*** SOURCE EXCERPT ***
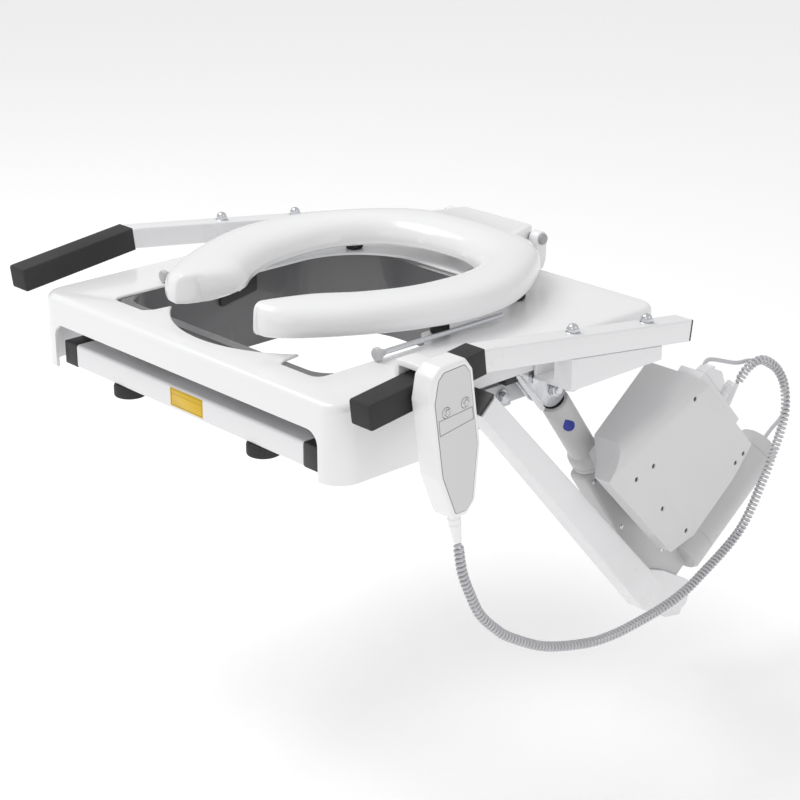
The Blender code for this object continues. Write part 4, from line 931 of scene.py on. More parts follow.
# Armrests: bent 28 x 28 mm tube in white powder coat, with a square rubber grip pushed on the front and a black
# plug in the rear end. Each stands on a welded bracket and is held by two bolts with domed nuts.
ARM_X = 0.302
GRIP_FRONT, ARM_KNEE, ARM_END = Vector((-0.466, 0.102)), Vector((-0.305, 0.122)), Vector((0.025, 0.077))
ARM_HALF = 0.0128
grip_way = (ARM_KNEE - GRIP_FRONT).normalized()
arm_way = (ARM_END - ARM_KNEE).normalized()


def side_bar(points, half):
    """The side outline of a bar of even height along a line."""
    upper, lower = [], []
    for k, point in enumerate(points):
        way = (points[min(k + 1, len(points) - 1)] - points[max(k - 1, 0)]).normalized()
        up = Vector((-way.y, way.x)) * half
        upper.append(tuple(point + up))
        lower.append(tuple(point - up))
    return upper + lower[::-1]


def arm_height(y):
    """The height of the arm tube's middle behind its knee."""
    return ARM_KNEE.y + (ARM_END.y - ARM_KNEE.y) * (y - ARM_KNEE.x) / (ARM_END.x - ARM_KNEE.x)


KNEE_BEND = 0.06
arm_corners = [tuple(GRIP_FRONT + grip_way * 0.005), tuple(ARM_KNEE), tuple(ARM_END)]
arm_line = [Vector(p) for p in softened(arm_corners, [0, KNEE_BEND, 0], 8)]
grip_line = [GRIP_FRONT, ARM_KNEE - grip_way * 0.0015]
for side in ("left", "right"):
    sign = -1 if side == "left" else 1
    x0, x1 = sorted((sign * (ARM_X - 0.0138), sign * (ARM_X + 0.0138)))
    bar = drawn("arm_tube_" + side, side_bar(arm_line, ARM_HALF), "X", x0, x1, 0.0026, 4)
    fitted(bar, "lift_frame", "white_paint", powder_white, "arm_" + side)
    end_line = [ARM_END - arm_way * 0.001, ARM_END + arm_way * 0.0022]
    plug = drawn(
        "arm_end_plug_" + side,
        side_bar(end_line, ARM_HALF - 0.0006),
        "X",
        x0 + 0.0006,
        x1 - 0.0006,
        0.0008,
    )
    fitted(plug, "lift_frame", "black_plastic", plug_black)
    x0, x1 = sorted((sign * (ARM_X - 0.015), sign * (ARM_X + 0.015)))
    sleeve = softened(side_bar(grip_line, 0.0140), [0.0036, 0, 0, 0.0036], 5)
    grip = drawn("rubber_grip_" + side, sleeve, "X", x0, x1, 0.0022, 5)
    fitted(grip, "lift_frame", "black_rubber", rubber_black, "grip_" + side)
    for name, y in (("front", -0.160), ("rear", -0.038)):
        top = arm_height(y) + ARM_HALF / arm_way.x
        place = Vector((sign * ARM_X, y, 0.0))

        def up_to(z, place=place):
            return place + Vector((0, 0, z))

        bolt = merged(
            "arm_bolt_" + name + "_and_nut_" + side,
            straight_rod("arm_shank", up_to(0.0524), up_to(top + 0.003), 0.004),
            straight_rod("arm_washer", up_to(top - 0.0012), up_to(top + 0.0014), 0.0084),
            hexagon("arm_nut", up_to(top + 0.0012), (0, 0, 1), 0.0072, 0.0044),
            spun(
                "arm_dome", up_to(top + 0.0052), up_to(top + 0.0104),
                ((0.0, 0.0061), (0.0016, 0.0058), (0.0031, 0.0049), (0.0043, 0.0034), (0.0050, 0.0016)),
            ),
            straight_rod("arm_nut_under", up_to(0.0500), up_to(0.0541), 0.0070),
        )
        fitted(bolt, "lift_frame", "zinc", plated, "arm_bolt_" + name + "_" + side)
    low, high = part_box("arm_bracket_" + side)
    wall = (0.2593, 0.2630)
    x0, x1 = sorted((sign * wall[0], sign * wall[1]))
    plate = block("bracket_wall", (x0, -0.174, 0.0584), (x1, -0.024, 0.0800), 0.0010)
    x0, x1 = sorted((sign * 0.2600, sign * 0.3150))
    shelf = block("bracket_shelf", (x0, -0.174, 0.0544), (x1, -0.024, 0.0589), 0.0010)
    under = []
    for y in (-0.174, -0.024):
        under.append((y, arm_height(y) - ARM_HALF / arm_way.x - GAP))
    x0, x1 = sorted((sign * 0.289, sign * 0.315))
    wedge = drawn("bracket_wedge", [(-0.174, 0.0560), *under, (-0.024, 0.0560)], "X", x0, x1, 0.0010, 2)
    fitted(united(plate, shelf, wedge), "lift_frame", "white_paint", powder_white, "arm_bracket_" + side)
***
**WHAT TO PRODUCE**:
Without leaving anything out, quote all the data.

**TASK OUTPUT**:
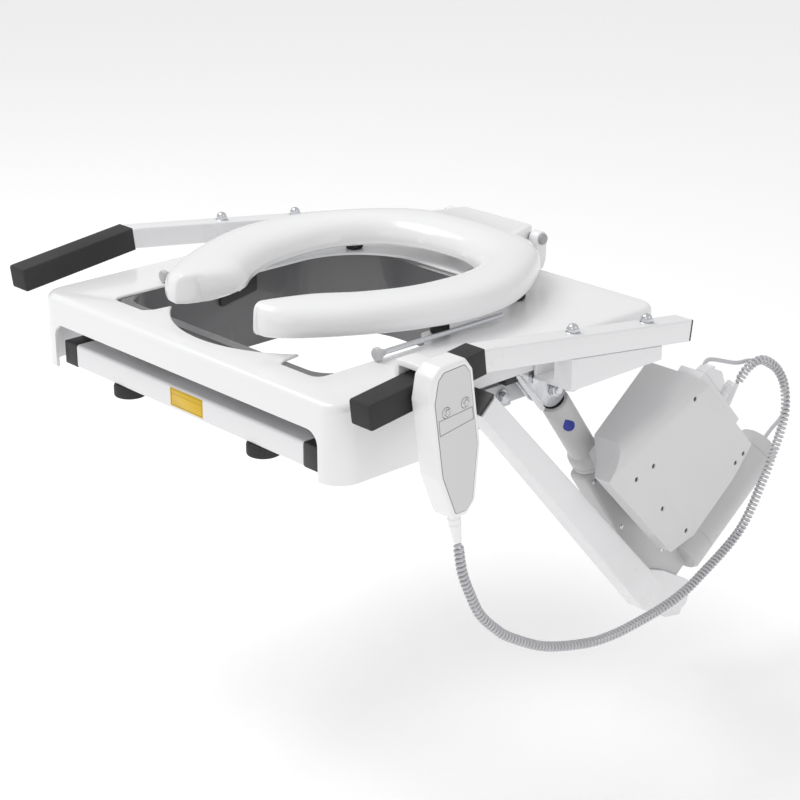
The Blender code for this object continues. Write part 4, from line 931 of scene.py on. More parts follow.
# Armrests: bent 28 x 28 mm tube in white powder coat, with a square rubber grip pushed on the front and a black
# plug in the rear end. Each stands on a welded bracket and is held by two bolts with domed nuts.
ARM_X = 0.302
GRIP_FRONT, ARM_KNEE, ARM_END = Vector((-0.466, 0.102)), Vector((-0.305, 0.122)), Vector((0.025, 0.077))
ARM_HALF = 0.0128
grip_way = (ARM_KNEE - GRIP_FRONT).normalized()
arm_way = (ARM_END - ARM_KNEE).normalized()


def side_bar(points, half):
    """The side outline of a bar of even height along a line."""
    upper, lower = [], []
    for k, point in enumerate(points):
        way = (points[min(k + 1, len(points) - 1)] - points[max(k - 1, 0)]).normalized()
        up = Vector((-way.y, way.x)) * half
        upper.append(tuple(point + up))
        lower.append(tuple(point - up))
    return upper + lower[::-1]


def arm_height(y):
    """The height of the arm tube's middle behind its knee."""
    return ARM_KNEE.y + (ARM_END.y - ARM_KNEE.y) * (y - ARM_KNEE.x) / (ARM_END.x - ARM_KNEE.x)


KNEE_BEND = 0.06
arm_corners = [tuple(GRIP_FRONT + grip_way * 0.005), tuple(ARM_KNEE), tuple(ARM_END)]
arm_line = [Vector(p) for p in softened(arm_corners, [0, KNEE_BEND, 0], 8)]
grip_line = [GRIP_FRONT, ARM_KNEE - grip_way * 0.0015]
for side in ("left", "right"):
    sign = -1 if side == "left" else 1
    x0, x1 = sorted((sign * (ARM_X - 0.0138), sign * (ARM_X + 0.0138)))
    bar = drawn("arm_tube_" + side, side_bar(arm_line, ARM_HALF), "X", x0, x1, 0.0026, 4)
    fitted(bar, "lift_frame", "white_paint", powder_white, "arm_" + side)
    end_line = [ARM_END - arm_way * 0.001, ARM_END + arm_way * 0.0022]
    plug = drawn(
        "arm_end_plug_" + side,
        side_bar(end_line, ARM_HALF - 0.0006),
        "X",
        x0 + 0.0006,
        x1 - 0.0006,
        0.0008,
    )
    fitted(plug, "lift_frame", "black_plastic", plug_black)
    x0, x1 = sorted((sign * (ARM_X - 0.015), sign * (ARM_X + 0.015)))
    sleeve = softened(side_bar(grip_line, 0.0140), [0.0036, 0, 0, 0.0036], 5)
    grip = drawn("rubber_grip_" + side, sleeve, "X", x0, x1, 0.0022, 5)
    fitted(grip, "lift_frame", "black_rubber", rubber_black, "grip_" + side)
    for name, y in (("front", -0.160), ("rear", -0.038)):
        top = arm_height(y) + ARM_HALF / arm_way.x
        place = Vector((sign * ARM_X, y, 0.0))

        def up_to(z, place=place):
            return place + Vector((0, 0, z))

        bolt = merged(
            "arm_bolt_" + name + "_and_nut_" + side,
            straight_rod("arm_shank", up_to(0.0524), up_to(top + 0.003), 0.004),
            straight_rod("arm_washer", up_to(top - 0.0012), up_to(top + 0.0014), 0.0084),
            hexagon("arm_nut", up_to(top + 0.0012), (0, 0, 1), 0.0072, 0.0044),
            spun(
                "arm_dome", up_to(top + 0.0052), up_to(top + 0.0104),
                ((0.0, 0.0061), (0.0016, 0.0058), (0.0031, 0.0049), (0.0043, 0.0034), (0.0050, 0.0016)),
            ),
            straight_rod("arm_nut_under", up_to(0.0500), up_to(0.0541), 0.0070),
        )
        fitted(bolt, "lift_frame", "zinc", plated, "arm_bolt_" + name + "_" + side)
    low, high = part_box("arm_bracket_" + side)
    wall = (0.2593, 0.2630)
    x0, x1 = sorted((sign * wall[0], sign * wall[1]))
    plate = block("bracket_wall", (x0, -0.174, 0.0584), (x1, -0.024, 0.0800), 0.0010)
    x0, x1 = sorted((sign * 0.2600, sign * 0.3150))
    shelf = block("bracket_shelf", (x0, -0.174, 0.0544), (x1, -0.024, 0.0589), 0.0010)
    under = []
    for y in (-0.174, -0.024):
        under.append((y, arm_height(y) - ARM_HALF / arm_way.x - GAP))
    x0, x1 = sorted((sign * 0.289, sign * 0.315))
    wedge = drawn("bracket_wedge", [(-0.174, 0.0560), *under, (-0.024, 0.0560)], "X", x0, x1, 0.0010, 2)
    fitted(united(plate, shelf, wedge), "lift_frame", "white_paint", powder_white, "arm_bracket_" + side)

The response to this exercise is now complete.